[DATA SHOWN start]
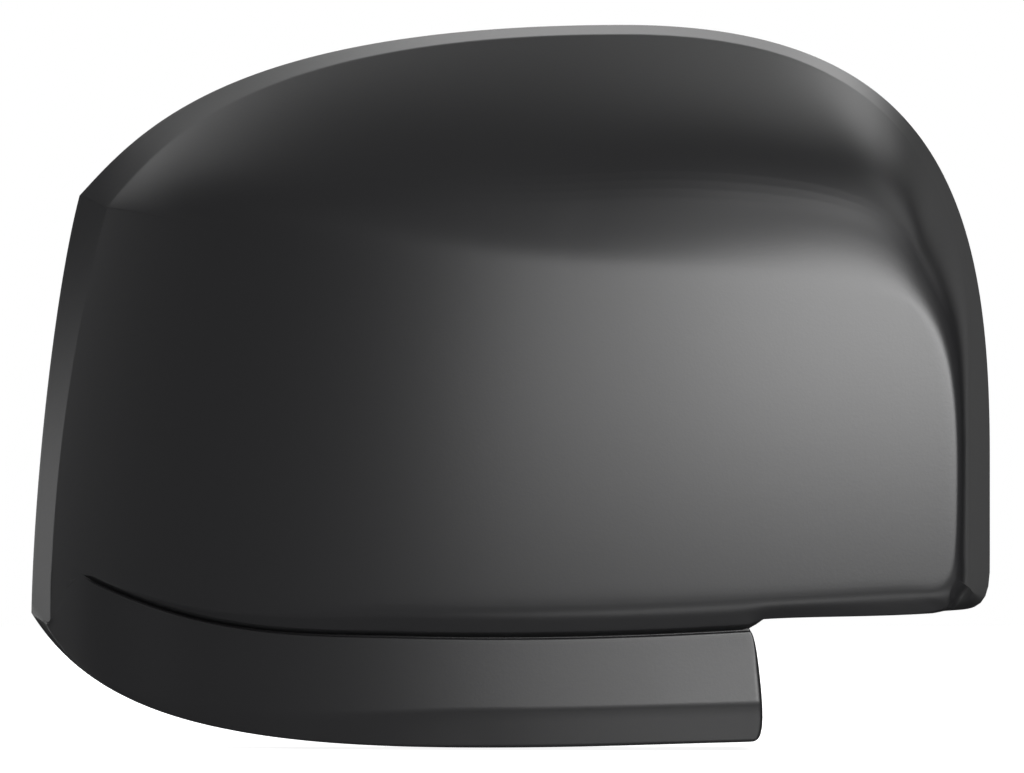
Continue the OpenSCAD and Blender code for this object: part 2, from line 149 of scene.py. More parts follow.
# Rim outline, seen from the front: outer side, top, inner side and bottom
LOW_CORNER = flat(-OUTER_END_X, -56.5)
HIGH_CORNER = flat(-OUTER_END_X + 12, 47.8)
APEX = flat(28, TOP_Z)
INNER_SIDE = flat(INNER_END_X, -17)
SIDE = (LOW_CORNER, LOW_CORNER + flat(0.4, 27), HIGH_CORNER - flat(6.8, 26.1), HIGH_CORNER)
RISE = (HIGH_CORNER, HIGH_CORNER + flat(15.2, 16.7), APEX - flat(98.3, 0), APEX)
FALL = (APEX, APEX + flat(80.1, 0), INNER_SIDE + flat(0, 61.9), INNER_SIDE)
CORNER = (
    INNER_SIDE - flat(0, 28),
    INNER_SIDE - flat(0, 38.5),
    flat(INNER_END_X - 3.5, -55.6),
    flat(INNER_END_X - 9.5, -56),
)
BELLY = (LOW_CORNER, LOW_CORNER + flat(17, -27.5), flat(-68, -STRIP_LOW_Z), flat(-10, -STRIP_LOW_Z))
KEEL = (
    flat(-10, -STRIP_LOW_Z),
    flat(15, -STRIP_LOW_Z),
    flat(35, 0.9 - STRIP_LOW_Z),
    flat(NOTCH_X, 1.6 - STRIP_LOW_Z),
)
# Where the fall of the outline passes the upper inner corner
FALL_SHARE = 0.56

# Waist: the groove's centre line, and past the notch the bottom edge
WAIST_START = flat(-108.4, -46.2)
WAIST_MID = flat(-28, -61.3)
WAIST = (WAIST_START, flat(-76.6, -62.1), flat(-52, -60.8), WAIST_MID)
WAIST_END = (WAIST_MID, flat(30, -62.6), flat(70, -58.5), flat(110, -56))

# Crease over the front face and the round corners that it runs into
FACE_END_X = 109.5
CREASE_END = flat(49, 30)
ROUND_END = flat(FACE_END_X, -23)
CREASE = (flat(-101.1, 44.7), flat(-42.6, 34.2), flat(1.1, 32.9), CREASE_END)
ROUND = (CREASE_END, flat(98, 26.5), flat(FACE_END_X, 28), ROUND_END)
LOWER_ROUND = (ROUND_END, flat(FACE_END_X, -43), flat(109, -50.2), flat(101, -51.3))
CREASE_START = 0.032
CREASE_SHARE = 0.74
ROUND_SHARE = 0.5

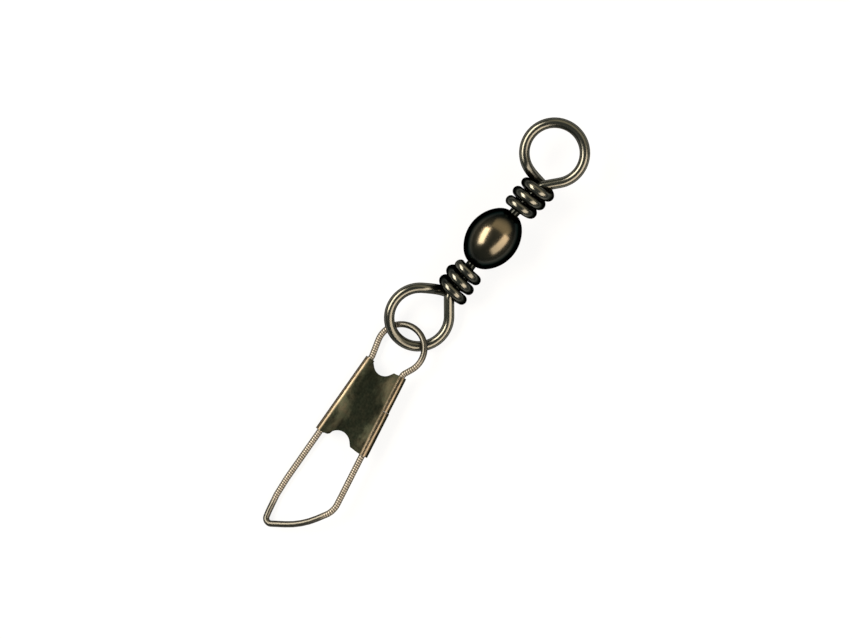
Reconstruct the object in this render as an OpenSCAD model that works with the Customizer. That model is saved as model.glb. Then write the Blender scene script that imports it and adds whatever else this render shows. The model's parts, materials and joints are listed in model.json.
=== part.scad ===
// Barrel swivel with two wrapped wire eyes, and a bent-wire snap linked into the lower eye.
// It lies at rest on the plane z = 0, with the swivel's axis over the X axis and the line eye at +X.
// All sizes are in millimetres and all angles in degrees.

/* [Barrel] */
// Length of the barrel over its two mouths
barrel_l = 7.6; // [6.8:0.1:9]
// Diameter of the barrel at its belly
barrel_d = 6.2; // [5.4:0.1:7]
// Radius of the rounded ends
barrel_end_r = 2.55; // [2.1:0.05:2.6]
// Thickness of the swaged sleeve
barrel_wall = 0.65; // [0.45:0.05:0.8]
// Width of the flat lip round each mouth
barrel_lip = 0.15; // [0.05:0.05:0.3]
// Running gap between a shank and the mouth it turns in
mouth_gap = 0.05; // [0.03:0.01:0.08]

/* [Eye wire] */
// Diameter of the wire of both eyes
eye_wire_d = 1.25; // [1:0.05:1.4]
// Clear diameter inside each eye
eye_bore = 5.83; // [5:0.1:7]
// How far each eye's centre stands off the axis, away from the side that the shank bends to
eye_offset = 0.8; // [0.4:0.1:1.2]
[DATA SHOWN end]
[DATA SHOWN start]
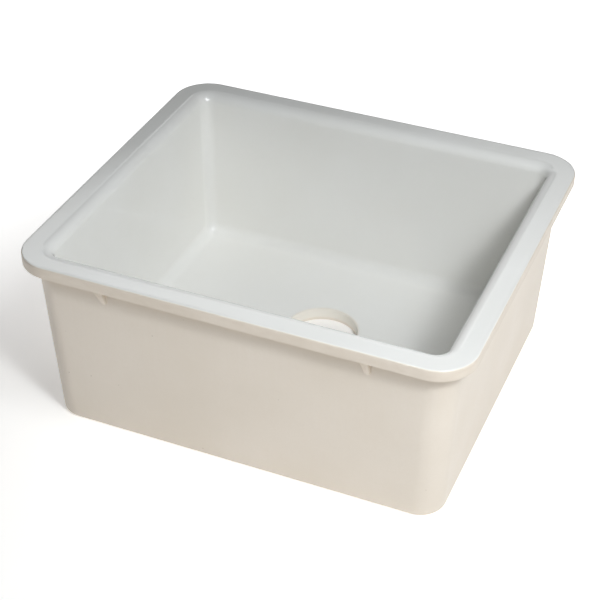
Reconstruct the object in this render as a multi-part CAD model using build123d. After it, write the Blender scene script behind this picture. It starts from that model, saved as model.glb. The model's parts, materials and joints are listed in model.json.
[DATA SHOWN end]
[DATA SHOWN start]
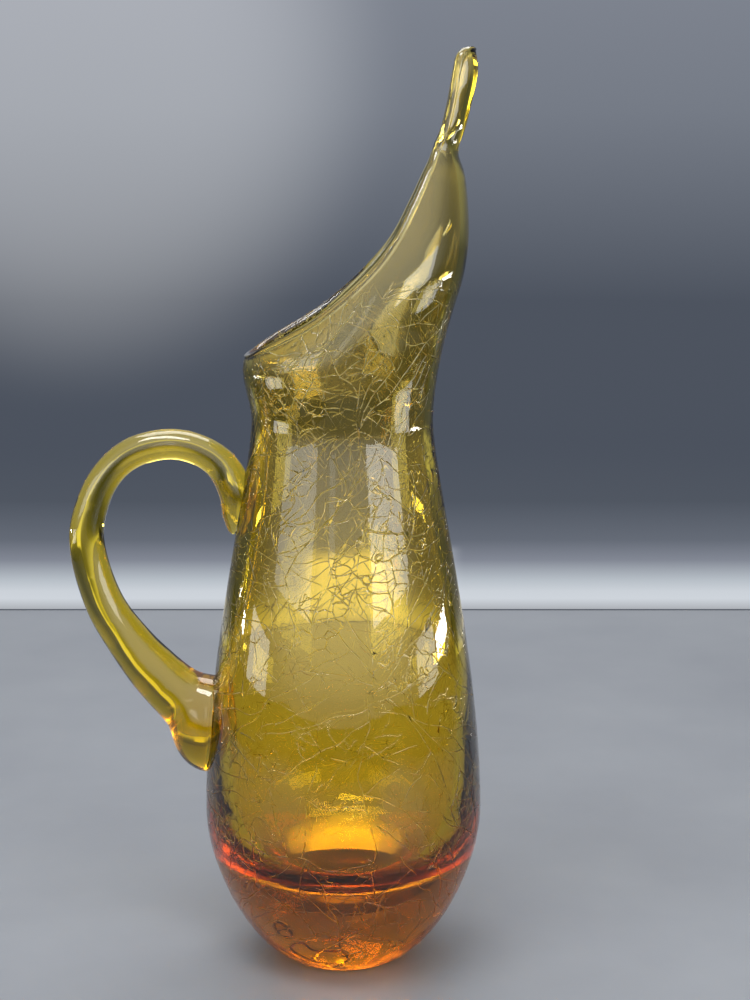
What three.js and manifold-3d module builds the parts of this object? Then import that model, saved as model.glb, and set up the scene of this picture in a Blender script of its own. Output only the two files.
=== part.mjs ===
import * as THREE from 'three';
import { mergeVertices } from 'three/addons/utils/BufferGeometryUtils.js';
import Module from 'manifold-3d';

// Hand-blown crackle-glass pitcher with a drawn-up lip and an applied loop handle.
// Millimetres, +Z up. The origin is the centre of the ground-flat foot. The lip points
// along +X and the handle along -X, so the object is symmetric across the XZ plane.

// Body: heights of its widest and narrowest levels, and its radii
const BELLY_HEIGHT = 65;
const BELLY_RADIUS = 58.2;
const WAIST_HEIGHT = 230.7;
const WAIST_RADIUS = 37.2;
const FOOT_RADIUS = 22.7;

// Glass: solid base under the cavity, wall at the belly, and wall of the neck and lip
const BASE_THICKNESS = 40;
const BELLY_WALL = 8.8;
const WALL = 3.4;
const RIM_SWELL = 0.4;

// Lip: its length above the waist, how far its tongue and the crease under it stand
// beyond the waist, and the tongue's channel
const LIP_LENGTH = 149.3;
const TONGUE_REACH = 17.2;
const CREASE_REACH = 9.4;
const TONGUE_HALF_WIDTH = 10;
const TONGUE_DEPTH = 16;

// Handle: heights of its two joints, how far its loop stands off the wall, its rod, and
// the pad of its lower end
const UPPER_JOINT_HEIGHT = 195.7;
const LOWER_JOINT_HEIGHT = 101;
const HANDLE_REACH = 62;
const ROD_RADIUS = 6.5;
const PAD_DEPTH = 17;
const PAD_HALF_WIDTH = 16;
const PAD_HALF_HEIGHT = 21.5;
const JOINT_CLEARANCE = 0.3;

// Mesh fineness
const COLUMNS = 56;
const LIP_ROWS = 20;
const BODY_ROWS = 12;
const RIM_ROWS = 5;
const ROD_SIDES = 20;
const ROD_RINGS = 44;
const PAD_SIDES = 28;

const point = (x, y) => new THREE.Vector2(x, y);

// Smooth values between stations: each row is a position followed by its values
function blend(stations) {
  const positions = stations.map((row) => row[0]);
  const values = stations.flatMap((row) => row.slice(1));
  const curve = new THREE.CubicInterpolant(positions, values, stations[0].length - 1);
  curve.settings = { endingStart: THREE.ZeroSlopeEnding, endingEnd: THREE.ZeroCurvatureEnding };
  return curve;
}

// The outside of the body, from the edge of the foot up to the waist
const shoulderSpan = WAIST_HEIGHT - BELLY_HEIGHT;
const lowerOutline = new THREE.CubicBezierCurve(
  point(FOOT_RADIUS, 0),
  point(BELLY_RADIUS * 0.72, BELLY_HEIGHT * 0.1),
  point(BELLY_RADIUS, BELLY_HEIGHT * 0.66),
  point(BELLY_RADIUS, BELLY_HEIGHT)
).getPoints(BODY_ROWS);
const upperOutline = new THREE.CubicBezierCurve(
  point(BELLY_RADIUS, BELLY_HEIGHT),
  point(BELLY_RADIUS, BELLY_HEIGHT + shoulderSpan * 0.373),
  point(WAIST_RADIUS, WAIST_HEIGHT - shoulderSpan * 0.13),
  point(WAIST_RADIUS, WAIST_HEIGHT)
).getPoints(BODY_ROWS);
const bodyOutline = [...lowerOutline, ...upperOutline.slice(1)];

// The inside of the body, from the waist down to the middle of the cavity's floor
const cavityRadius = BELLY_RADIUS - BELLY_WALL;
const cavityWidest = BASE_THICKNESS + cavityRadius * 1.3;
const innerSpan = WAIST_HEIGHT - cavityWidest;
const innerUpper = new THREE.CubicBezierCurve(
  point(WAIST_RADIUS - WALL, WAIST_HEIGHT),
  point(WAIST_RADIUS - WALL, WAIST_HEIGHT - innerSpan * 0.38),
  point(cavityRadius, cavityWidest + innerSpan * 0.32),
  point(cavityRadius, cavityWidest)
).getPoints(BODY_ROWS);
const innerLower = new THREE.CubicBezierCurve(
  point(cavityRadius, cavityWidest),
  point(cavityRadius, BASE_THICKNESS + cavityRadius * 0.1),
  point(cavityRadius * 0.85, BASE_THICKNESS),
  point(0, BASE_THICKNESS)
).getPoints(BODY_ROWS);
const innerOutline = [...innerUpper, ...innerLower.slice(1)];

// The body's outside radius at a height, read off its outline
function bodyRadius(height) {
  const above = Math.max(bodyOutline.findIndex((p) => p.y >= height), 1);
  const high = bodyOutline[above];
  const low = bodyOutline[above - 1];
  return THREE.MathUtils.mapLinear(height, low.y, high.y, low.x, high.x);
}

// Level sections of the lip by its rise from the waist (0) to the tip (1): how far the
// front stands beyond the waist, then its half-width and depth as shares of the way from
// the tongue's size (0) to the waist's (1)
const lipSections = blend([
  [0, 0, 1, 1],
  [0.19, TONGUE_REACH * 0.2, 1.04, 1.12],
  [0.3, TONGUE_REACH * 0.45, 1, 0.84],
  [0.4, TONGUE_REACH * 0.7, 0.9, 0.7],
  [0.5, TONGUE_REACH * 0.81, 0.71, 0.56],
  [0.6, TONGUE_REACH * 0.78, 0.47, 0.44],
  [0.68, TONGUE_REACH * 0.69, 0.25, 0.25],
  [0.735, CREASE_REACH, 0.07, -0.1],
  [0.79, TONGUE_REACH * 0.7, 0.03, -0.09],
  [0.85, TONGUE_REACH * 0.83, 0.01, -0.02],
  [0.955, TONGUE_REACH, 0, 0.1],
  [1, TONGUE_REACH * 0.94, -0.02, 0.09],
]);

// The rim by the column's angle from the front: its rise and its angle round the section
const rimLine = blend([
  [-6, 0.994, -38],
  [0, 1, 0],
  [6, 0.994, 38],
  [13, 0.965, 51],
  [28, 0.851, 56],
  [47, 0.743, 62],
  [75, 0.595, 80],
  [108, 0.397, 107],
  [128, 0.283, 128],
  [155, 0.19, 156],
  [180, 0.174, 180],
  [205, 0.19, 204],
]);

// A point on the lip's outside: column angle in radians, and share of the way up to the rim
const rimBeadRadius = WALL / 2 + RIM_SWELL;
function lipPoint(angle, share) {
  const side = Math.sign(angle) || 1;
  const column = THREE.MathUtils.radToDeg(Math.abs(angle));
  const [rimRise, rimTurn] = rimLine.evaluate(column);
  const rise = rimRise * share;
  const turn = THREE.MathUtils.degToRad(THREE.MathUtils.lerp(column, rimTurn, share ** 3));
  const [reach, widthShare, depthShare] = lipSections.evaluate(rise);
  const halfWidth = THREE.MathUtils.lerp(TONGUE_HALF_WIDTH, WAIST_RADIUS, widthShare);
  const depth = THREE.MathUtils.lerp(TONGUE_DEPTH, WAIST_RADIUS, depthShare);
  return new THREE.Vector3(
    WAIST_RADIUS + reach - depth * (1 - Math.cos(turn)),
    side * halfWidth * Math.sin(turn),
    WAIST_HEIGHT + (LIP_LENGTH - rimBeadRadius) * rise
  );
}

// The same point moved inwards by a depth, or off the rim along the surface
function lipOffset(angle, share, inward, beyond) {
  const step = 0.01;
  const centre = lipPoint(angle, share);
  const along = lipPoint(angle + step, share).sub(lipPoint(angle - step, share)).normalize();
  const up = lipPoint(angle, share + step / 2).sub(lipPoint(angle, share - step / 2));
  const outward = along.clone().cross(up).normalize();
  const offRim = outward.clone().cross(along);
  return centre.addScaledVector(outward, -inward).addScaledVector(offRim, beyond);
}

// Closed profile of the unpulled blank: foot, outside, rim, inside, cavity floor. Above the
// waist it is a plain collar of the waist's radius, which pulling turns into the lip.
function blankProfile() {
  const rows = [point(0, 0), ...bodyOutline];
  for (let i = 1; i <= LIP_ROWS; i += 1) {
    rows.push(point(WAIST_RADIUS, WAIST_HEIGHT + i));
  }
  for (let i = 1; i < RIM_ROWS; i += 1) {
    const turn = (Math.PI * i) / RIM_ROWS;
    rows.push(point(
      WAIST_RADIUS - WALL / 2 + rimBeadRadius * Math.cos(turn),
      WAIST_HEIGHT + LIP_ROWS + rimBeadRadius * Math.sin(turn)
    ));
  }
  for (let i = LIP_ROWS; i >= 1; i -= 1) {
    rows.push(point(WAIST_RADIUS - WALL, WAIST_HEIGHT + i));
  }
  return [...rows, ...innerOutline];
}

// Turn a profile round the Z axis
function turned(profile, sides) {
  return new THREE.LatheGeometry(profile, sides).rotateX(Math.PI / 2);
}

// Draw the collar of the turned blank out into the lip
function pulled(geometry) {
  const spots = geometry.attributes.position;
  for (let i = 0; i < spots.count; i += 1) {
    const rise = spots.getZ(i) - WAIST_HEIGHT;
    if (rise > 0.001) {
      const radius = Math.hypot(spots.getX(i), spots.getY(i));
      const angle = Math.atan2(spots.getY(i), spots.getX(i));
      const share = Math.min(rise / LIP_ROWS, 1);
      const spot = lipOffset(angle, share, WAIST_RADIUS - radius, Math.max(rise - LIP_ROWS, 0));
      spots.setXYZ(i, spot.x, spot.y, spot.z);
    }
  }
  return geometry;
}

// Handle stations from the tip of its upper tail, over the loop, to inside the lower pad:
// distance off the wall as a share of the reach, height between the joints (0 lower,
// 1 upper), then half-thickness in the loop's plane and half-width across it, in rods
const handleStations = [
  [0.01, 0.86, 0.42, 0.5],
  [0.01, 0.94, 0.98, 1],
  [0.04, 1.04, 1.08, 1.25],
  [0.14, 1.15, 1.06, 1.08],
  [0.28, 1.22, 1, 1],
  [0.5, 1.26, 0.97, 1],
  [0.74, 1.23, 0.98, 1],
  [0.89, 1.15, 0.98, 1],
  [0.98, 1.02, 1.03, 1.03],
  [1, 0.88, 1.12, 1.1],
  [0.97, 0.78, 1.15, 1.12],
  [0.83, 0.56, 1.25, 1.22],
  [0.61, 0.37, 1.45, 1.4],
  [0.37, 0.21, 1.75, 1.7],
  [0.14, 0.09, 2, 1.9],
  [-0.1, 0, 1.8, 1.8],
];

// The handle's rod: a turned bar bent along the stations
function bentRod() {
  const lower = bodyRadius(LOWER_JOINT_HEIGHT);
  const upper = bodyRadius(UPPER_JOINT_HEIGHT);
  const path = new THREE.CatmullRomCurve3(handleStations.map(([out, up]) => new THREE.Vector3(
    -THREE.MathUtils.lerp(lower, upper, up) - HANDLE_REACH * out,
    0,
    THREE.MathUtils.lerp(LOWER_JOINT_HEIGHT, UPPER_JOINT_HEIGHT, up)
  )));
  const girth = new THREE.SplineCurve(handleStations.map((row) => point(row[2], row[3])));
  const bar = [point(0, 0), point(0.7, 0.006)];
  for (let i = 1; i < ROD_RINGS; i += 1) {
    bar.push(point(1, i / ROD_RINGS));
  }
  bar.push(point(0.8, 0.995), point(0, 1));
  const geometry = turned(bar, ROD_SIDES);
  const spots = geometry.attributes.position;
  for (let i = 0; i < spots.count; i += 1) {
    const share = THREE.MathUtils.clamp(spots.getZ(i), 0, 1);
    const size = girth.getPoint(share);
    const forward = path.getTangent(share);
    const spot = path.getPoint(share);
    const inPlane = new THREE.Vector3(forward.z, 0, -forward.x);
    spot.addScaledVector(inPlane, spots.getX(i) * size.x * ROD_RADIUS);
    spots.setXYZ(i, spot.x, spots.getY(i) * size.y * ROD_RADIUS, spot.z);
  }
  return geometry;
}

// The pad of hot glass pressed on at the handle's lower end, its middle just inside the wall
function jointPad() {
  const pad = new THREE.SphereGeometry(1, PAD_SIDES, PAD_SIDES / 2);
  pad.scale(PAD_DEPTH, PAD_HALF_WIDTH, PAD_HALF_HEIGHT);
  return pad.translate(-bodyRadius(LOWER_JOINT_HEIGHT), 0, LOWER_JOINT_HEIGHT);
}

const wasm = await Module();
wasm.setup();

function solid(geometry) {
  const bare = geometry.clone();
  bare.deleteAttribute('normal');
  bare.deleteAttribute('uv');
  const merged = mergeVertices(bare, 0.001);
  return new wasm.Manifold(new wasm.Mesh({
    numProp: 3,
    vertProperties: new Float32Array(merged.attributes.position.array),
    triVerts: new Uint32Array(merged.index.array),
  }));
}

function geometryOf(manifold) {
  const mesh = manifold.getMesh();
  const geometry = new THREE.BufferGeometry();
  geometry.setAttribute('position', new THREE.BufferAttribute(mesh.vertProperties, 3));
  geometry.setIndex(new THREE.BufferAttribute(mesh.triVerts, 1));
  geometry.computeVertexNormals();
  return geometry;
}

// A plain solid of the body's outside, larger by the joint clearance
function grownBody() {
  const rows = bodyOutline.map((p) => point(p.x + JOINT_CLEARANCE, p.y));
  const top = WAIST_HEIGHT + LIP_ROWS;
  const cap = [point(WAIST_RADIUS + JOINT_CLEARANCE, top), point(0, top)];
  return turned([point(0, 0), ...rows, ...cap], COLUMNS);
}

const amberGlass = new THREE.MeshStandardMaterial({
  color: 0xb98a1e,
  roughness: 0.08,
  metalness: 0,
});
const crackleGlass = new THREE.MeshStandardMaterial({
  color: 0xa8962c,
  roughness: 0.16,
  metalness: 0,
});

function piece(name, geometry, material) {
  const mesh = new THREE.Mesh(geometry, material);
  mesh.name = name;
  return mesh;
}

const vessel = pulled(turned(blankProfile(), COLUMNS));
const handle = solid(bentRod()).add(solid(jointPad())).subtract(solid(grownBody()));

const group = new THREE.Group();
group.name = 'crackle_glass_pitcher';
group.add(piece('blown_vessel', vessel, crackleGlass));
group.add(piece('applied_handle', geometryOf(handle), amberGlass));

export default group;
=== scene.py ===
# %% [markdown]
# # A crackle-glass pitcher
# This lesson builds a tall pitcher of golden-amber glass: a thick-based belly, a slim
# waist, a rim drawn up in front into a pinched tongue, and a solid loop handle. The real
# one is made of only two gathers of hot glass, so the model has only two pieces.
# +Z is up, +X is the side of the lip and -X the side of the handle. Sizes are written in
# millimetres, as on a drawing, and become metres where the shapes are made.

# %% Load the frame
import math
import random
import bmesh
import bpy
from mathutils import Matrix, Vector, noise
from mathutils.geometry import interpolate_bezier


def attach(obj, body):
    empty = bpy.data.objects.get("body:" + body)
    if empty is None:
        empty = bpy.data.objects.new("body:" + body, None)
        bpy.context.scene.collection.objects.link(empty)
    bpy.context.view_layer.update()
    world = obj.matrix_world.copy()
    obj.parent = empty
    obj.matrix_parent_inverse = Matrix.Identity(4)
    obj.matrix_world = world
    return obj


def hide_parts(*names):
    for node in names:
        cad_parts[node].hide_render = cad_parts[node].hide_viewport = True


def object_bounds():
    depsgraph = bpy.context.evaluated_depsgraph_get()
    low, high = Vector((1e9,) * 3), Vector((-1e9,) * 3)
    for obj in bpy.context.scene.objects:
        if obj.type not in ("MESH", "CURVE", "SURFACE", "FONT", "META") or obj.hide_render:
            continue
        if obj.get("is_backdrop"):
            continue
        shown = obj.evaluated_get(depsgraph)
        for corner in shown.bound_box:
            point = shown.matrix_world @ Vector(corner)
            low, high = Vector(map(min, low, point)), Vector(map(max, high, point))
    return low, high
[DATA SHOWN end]
# [PROBLEM STATEMENT]
All lines above from the one containing "const vessel = pulled(turned(blankProfile(), COLUMNS));" to the one containing "for node in" must be repeated exactly, both lines included, and no others.

# [TASK ANSWER]
const vessel = pulled(turned(blankProfile(), COLUMNS));
const handle = solid(bentRod()).add(solid(jointPad())).subtract(solid(grownBody()));

const group = new THREE.Group();
group.name = 'crackle_glass_pitcher';
group.add(piece('blown_vessel', vessel, crackleGlass));
group.add(piece('applied_handle', geometryOf(handle), amberGlass));

export default group;
=== scene.py ===
# %% [markdown]
# # A crackle-glass pitcher
# This lesson builds a tall pitcher of golden-amber glass: a thick-based belly, a slim
# waist, a rim drawn up in front into a pinched tongue, and a solid loop handle. The real
# one is made of only two gathers of hot glass, so the model has only two pieces.
# +Z is up, +X is the side of the lip and -X the side of the handle. Sizes are written in
# millimetres, as on a drawing, and become metres where the shapes are made.

# %% Load the frame
import math
import random
import bmesh
import bpy
from mathutils import Matrix, Vector, noise
from mathutils.geometry import interpolate_bezier


def attach(obj, body):
    empty = bpy.data.objects.get("body:" + body)
    if empty is None:
        empty = bpy.data.objects.new("body:" + body, None)
        bpy.context.scene.collection.objects.link(empty)
    bpy.context.view_layer.update()
    world = obj.matrix_world.copy()
    obj.parent = empty
    obj.matrix_parent_inverse = Matrix.Identity(4)
    obj.matrix_world = world
    return obj


def hide_parts(*names):
    for node in names:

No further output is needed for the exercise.